- What is being asked -
Please print the full listing exactly.

- Given material -
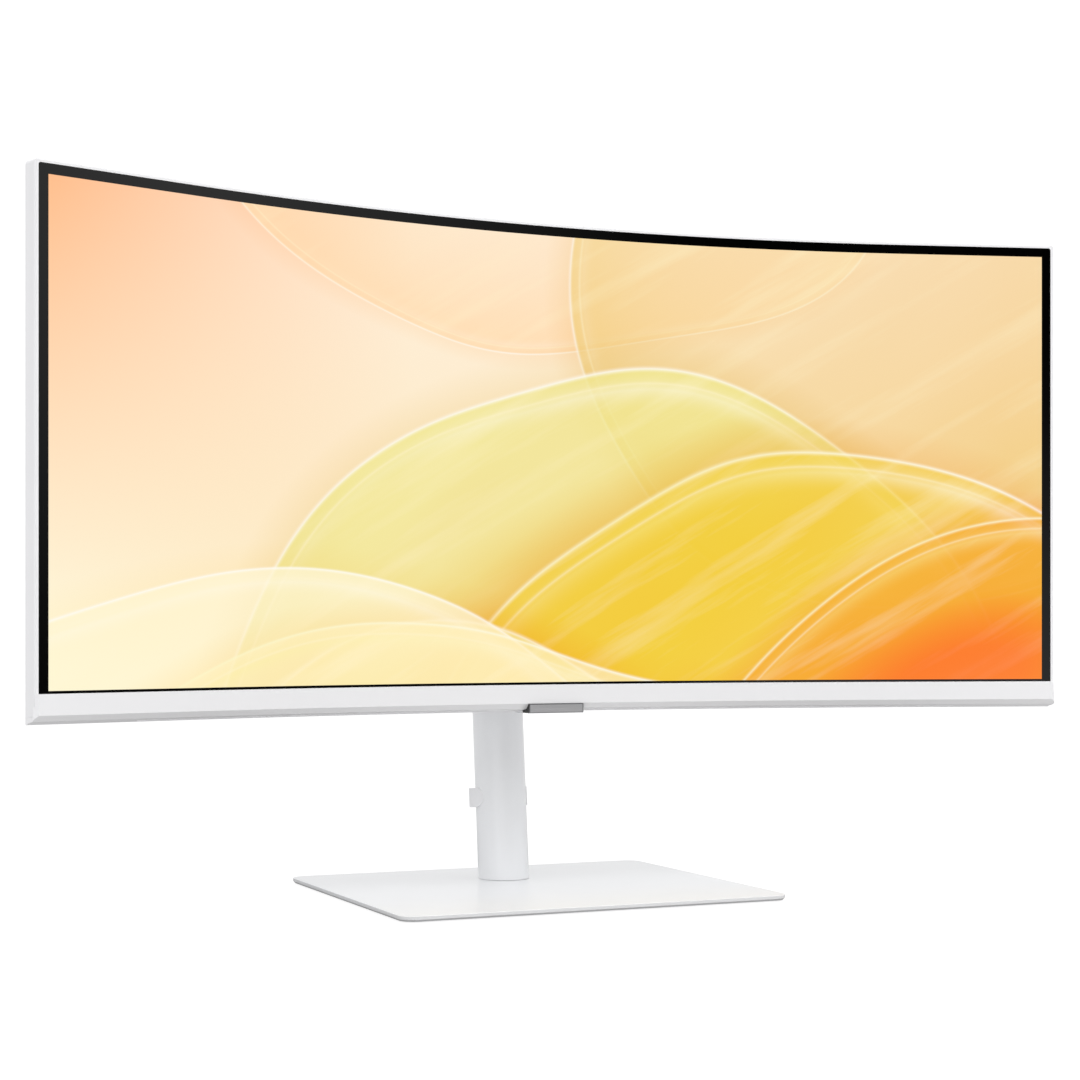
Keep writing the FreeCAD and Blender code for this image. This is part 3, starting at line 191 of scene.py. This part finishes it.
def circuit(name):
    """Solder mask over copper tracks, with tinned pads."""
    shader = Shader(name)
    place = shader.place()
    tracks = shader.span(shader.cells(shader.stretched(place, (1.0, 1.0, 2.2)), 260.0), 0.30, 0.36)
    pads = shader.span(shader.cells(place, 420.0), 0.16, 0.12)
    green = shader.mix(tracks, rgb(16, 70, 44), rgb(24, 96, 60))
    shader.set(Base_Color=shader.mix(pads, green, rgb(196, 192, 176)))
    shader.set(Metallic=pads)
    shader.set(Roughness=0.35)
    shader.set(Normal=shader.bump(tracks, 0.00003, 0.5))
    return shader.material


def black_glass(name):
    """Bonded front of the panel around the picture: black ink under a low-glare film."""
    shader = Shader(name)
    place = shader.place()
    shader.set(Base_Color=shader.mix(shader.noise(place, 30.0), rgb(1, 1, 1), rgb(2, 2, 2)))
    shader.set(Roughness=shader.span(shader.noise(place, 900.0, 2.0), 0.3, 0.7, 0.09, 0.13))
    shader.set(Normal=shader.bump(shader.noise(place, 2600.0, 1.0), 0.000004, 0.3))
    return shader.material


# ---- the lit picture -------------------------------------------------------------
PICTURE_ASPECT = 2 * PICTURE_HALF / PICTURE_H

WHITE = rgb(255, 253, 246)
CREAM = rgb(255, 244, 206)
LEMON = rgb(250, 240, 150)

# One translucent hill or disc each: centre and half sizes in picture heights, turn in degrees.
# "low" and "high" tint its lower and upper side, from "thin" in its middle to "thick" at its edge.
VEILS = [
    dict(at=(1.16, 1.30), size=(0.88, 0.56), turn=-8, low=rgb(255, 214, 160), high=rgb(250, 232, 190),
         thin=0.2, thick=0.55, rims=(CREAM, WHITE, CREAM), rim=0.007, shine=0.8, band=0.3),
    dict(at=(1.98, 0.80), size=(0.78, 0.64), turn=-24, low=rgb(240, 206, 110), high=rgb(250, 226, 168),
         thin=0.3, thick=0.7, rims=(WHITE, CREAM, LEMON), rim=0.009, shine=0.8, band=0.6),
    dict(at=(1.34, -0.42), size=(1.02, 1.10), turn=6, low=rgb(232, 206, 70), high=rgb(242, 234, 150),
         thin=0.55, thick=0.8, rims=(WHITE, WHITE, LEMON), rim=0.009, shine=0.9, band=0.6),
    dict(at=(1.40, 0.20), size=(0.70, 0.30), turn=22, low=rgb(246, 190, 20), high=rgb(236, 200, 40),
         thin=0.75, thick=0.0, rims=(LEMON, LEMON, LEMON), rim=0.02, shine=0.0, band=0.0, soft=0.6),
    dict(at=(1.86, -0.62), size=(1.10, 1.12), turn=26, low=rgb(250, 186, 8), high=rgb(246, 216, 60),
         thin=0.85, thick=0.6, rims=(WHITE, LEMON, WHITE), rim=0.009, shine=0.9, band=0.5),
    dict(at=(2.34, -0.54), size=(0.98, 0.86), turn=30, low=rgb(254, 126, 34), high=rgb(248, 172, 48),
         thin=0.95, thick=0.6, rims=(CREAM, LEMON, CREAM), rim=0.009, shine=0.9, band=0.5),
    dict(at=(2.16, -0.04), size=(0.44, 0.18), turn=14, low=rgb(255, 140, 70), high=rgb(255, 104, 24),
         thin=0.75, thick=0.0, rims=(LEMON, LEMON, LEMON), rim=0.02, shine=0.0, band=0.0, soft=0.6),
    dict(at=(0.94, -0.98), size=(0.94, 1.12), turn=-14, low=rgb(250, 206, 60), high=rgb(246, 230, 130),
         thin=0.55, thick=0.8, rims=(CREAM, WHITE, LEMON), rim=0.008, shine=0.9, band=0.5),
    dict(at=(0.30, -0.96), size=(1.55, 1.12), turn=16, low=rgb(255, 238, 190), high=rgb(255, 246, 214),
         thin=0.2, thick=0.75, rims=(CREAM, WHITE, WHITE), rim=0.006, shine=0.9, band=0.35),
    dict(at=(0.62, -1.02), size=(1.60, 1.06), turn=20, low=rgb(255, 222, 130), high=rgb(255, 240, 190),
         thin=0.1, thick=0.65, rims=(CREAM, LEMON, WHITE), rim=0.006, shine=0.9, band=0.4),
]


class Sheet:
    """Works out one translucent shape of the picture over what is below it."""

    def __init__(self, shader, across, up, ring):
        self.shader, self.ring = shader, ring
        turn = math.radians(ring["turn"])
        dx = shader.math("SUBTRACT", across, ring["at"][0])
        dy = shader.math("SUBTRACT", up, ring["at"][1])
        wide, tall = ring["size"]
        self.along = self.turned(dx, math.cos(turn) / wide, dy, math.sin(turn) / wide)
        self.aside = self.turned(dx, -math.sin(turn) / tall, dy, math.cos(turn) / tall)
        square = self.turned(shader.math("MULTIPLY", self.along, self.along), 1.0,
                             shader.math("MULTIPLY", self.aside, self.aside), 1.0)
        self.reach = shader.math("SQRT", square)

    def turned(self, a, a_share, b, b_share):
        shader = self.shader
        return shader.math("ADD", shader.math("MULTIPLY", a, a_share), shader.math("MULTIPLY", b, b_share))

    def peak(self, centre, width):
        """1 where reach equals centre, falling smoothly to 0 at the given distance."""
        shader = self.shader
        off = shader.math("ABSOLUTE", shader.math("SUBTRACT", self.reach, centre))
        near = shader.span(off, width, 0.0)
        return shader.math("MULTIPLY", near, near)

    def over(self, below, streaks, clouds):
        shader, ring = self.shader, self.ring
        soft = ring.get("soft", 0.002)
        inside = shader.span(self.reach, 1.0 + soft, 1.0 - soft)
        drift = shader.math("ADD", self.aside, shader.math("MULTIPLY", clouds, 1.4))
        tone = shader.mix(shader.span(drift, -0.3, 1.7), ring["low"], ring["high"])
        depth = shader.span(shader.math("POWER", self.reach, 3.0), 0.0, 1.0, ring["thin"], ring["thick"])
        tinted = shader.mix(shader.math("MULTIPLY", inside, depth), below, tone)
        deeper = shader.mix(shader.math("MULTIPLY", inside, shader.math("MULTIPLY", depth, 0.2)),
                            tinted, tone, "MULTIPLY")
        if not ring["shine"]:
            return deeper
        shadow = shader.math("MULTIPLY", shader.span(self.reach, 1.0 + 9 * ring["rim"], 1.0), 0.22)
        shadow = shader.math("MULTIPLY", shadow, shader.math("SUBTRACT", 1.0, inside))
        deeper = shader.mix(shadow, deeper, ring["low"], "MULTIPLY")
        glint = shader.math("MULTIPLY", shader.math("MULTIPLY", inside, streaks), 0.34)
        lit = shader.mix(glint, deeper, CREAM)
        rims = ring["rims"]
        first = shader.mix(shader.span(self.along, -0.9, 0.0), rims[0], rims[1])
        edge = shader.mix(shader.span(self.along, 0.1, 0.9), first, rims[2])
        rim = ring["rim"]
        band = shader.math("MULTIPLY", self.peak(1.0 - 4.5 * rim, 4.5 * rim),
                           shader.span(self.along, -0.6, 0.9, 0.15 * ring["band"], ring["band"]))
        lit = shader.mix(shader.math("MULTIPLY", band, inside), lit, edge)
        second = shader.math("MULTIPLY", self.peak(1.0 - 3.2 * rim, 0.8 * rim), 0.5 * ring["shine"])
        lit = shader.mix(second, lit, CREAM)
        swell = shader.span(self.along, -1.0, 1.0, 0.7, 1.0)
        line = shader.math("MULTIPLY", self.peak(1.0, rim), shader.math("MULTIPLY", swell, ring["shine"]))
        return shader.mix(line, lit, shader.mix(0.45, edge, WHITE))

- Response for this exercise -
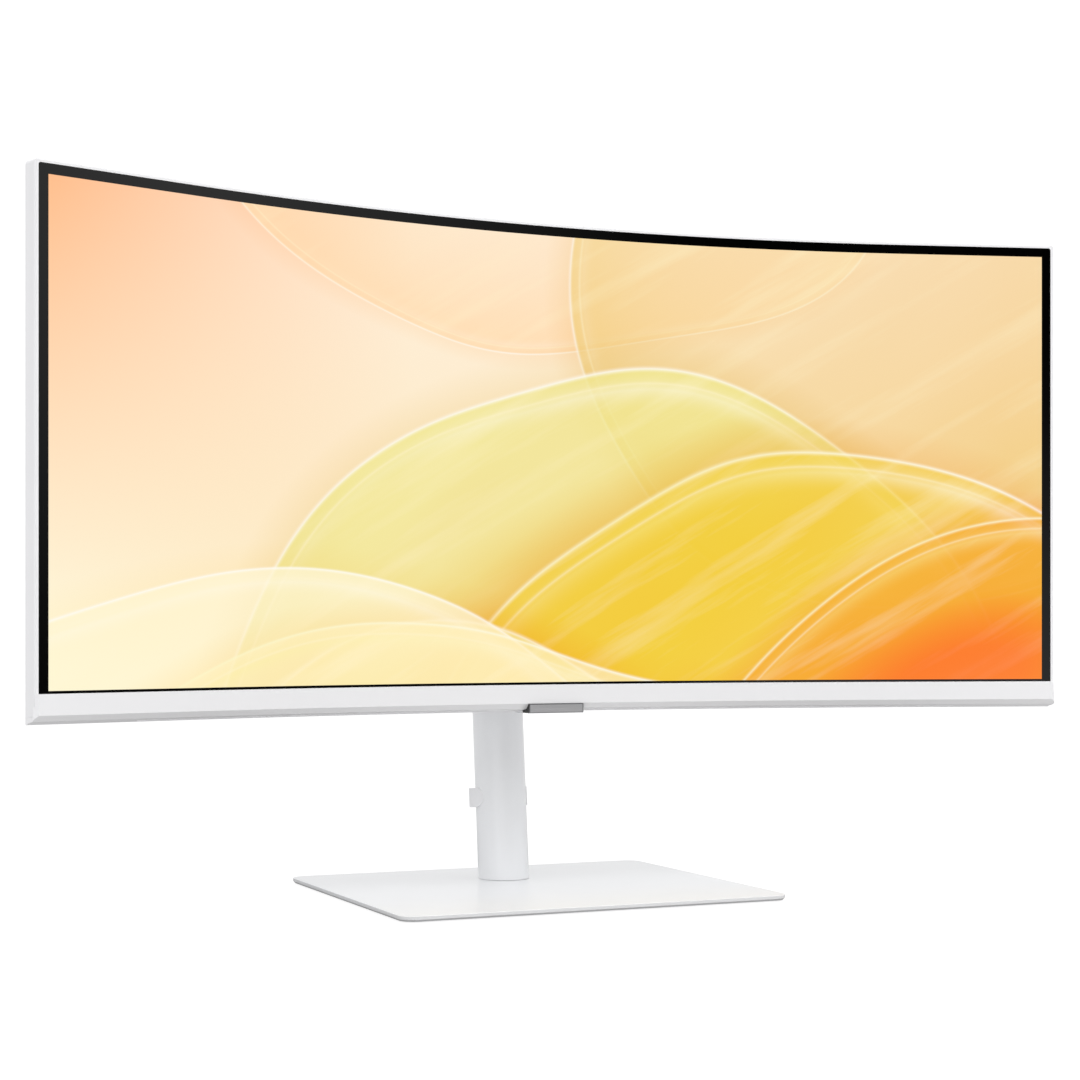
Keep writing the FreeCAD and Blender code for this image. This is part 3, starting at line 191 of scene.py. This part finishes it.
def circuit(name):
    """Solder mask over copper tracks, with tinned pads."""
    shader = Shader(name)
    place = shader.place()
    tracks = shader.span(shader.cells(shader.stretched(place, (1.0, 1.0, 2.2)), 260.0), 0.30, 0.36)
    pads = shader.span(shader.cells(place, 420.0), 0.16, 0.12)
    green = shader.mix(tracks, rgb(16, 70, 44), rgb(24, 96, 60))
    shader.set(Base_Color=shader.mix(pads, green, rgb(196, 192, 176)))
    shader.set(Metallic=pads)
    shader.set(Roughness=0.35)
    shader.set(Normal=shader.bump(tracks, 0.00003, 0.5))
    return shader.material


def black_glass(name):
    """Bonded front of the panel around the picture: black ink under a low-glare film."""
    shader = Shader(name)
    place = shader.place()
    shader.set(Base_Color=shader.mix(shader.noise(place, 30.0), rgb(1, 1, 1), rgb(2, 2, 2)))
    shader.set(Roughness=shader.span(shader.noise(place, 900.0, 2.0), 0.3, 0.7, 0.09, 0.13))
    shader.set(Normal=shader.bump(shader.noise(place, 2600.0, 1.0), 0.000004, 0.3))
    return shader.material


# ---- the lit picture -------------------------------------------------------------
PICTURE_ASPECT = 2 * PICTURE_HALF / PICTURE_H

WHITE = rgb(255, 253, 246)
CREAM = rgb(255, 244, 206)
LEMON = rgb(250, 240, 150)

# One translucent hill or disc each: centre and half sizes in picture heights, turn in degrees.
# "low" and "high" tint its lower and upper side, from "thin" in its middle to "thick" at its edge.
VEILS = [
    dict(at=(1.16, 1.30), size=(0.88, 0.56), turn=-8, low=rgb(255, 214, 160), high=rgb(250, 232, 190),
         thin=0.2, thick=0.55, rims=(CREAM, WHITE, CREAM), rim=0.007, shine=0.8, band=0.3),
    dict(at=(1.98, 0.80), size=(0.78, 0.64), turn=-24, low=rgb(240, 206, 110), high=rgb(250, 226, 168),
         thin=0.3, thick=0.7, rims=(WHITE, CREAM, LEMON), rim=0.009, shine=0.8, band=0.6),
    dict(at=(1.34, -0.42), size=(1.02, 1.10), turn=6, low=rgb(232, 206, 70), high=rgb(242, 234, 150),
         thin=0.55, thick=0.8, rims=(WHITE, WHITE, LEMON), rim=0.009, shine=0.9, band=0.6),
    dict(at=(1.40, 0.20), size=(0.70, 0.30), turn=22, low=rgb(246, 190, 20), high=rgb(236, 200, 40),
         thin=0.75, thick=0.0, rims=(LEMON, LEMON, LEMON), rim=0.02, shine=0.0, band=0.0, soft=0.6),
    dict(at=(1.86, -0.62), size=(1.10, 1.12), turn=26, low=rgb(250, 186, 8), high=rgb(246, 216, 60),
         thin=0.85, thick=0.6, rims=(WHITE, LEMON, WHITE), rim=0.009, shine=0.9, band=0.5),
    dict(at=(2.34, -0.54), size=(0.98, 0.86), turn=30, low=rgb(254, 126, 34), high=rgb(248, 172, 48),
         thin=0.95, thick=0.6, rims=(CREAM, LEMON, CREAM), rim=0.009, shine=0.9, band=0.5),
    dict(at=(2.16, -0.04), size=(0.44, 0.18), turn=14, low=rgb(255, 140, 70), high=rgb(255, 104, 24),
         thin=0.75, thick=0.0, rims=(LEMON, LEMON, LEMON), rim=0.02, shine=0.0, band=0.0, soft=0.6),
    dict(at=(0.94, -0.98), size=(0.94, 1.12), turn=-14, low=rgb(250, 206, 60), high=rgb(246, 230, 130),
         thin=0.55, thick=0.8, rims=(CREAM, WHITE, LEMON), rim=0.008, shine=0.9, band=0.5),
    dict(at=(0.30, -0.96), size=(1.55, 1.12), turn=16, low=rgb(255, 238, 190), high=rgb(255, 246, 214),
         thin=0.2, thick=0.75, rims=(CREAM, WHITE, WHITE), rim=0.006, shine=0.9, band=0.35),
    dict(at=(0.62, -1.02), size=(1.60, 1.06), turn=20, low=rgb(255, 222, 130), high=rgb(255, 240, 190),
         thin=0.1, thick=0.65, rims=(CREAM, LEMON, WHITE), rim=0.006, shine=0.9, band=0.4),
]


class Sheet:
    """Works out one translucent shape of the picture over what is below it."""

    def __init__(self, shader, across, up, ring):
        self.shader, self.ring = shader, ring
        turn = math.radians(ring["turn"])
        dx = shader.math("SUBTRACT", across, ring["at"][0])
        dy = shader.math("SUBTRACT", up, ring["at"][1])
        wide, tall = ring["size"]
        self.along = self.turned(dx, math.cos(turn) / wide, dy, math.sin(turn) / wide)
        self.aside = self.turned(dx, -math.sin(turn) / tall, dy, math.cos(turn) / tall)
        square = self.turned(shader.math("MULTIPLY", self.along, self.along), 1.0,
                             shader.math("MULTIPLY", self.aside, self.aside), 1.0)
        self.reach = shader.math("SQRT", square)

    def turned(self, a, a_share, b, b_share):
        shader = self.shader
        return shader.math("ADD", shader.math("MULTIPLY", a, a_share), shader.math("MULTIPLY", b, b_share))

    def peak(self, centre, width):
        """1 where reach equals centre, falling smoothly to 0 at the given distance."""
        shader = self.shader
        off = shader.math("ABSOLUTE", shader.math("SUBTRACT", self.reach, centre))
        near = shader.span(off, width, 0.0)
        return shader.math("MULTIPLY", near, near)

    def over(self, below, streaks, clouds):
        shader, ring = self.shader, self.ring
        soft = ring.get("soft", 0.002)
        inside = shader.span(self.reach, 1.0 + soft, 1.0 - soft)
        drift = shader.math("ADD", self.aside, shader.math("MULTIPLY", clouds, 1.4))
        tone = shader.mix(shader.span(drift, -0.3, 1.7), ring["low"], ring["high"])
        depth = shader.span(shader.math("POWER", self.reach, 3.0), 0.0, 1.0, ring["thin"], ring["thick"])
        tinted = shader.mix(shader.math("MULTIPLY", inside, depth), below, tone)
        deeper = shader.mix(shader.math("MULTIPLY", inside, shader.math("MULTIPLY", depth, 0.2)),
                            tinted, tone, "MULTIPLY")
        if not ring["shine"]:
            return deeper
        shadow = shader.math("MULTIPLY", shader.span(self.reach, 1.0 + 9 * ring["rim"], 1.0), 0.22)
        shadow = shader.math("MULTIPLY", shadow, shader.math("SUBTRACT", 1.0, inside))
        deeper = shader.mix(shadow, deeper, ring["low"], "MULTIPLY")
        glint = shader.math("MULTIPLY", shader.math("MULTIPLY", inside, streaks), 0.34)
        lit = shader.mix(glint, deeper, CREAM)
        rims = ring["rims"]
        first = shader.mix(shader.span(self.along, -0.9, 0.0), rims[0], rims[1])
        edge = shader.mix(shader.span(self.along, 0.1, 0.9), first, rims[2])
        rim = ring["rim"]
        band = shader.math("MULTIPLY", self.peak(1.0 - 4.5 * rim, 4.5 * rim),
                           shader.span(self.along, -0.6, 0.9, 0.15 * ring["band"], ring["band"]))
        lit = shader.mix(shader.math("MULTIPLY", band, inside), lit, edge)
        second = shader.math("MULTIPLY", self.peak(1.0 - 3.2 * rim, 0.8 * rim), 0.5 * ring["shine"])
        lit = shader.mix(second, lit, CREAM)
        swell = shader.span(self.along, -1.0, 1.0, 0.7, 1.0)
        line = shader.math("MULTIPLY", self.peak(1.0, rim), shader.math("MULTIPLY", swell, ring["shine"]))
        return shader.mix(line, lit, shader.mix(0.45, edge, WHITE))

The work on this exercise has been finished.